Less yet robust: crucial region selection for scene recognition

TL;DR

This work implements a learnable mask in the neural network, which can filter high-level features by assigning weights to different regions of the feature matrix, and introduces a regularization term to enhance the significance of key high-level feature regions.

Abstract

Scene recognition, particularly for aerial and underwater images, often suffers from various types of degradation, such as blurring or overexposure. Previous works that focus on convolutional neural networks have been shown to be able to extract panoramic semantic features and perform well on scene recognition tasks. However, low-quality images still impede model performance due to the inappropriate use of high-level semantic features. To address these challenges, we propose an adaptive selection mechanism to identify the most important and robust regions with high-level features. Thus, the model can perform learning via these regions to avoid interference. implement a learnable mask in the neural network, which can filter high-level features by assigning weights to different regions of the feature matrix. We also introduce a regularization term to further enhance the significance of key high-level feature regions. Different from previous methods, our learnable matrix pays extra attention to regions that are important to multiple categories but may cause misclassification and sets constraints to reduce the influence of such regions.This is a plug-and-play architecture that can be easily extended to other methods. Additionally, we construct an Underwater Geological Scene Classification dataset to assess the effectiveness of our model. Extensive experimental results demonstrate the superiority and robustness of our proposed method over state-of-the-art techniques on two datasets.

Figures (6)

• Figure 1: The first row shows the input images, where the red boxes indicate the areas sufficient to determine the class of the image. The second row (obtained through Grad-CAM Grad2017) shows the areas that ResNet18 focuses on when predicting these images. The labels of the images and the confidence score for these labels are shown at the bottom of the images.
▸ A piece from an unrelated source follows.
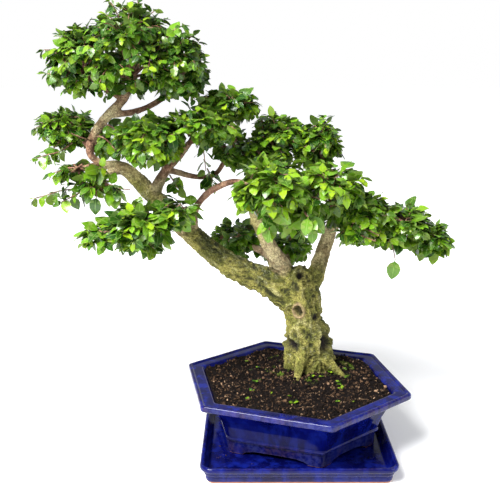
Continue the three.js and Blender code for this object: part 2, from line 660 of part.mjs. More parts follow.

It is evident that the attention areas of ResNet18 are significantly larger than the regions within the red boxes.
• Figure 2: The proposed method's overall framework. Typically, features near the input end are considered to be low-level semantic information, containing fine-grained semantics, while features near the output end are considered to be high-level semantic information, containing coarser semantics.
• Figure 3: Example of the UGS dataset, which contains multiple common marine geology categories, e.g., sediment and rock.
• Figure 4: Visualization of changes in the attention areas of the input images before and after incorporating the mask matrix $\mathbf{M}$ in ResNet18. The * behind the model name indicates that the model incorporates our mask matrix $\mathbf{M}$.
• Figure 5: Comparison of model accuracy under the influence of noise. The * behind the model name indicates that the model incorporates our mask matrix $\mathbf{M}$. (a) Using ResNet-based models and Gaussian noise. (b) Using ResNet-based models and salt-and-pepper noise. (c) Using MobileNet-based models and Gaussian noise. (d) Using MobileNet-based models and salt-and-pepper noise. The experiments are conducted on the UCM dataset.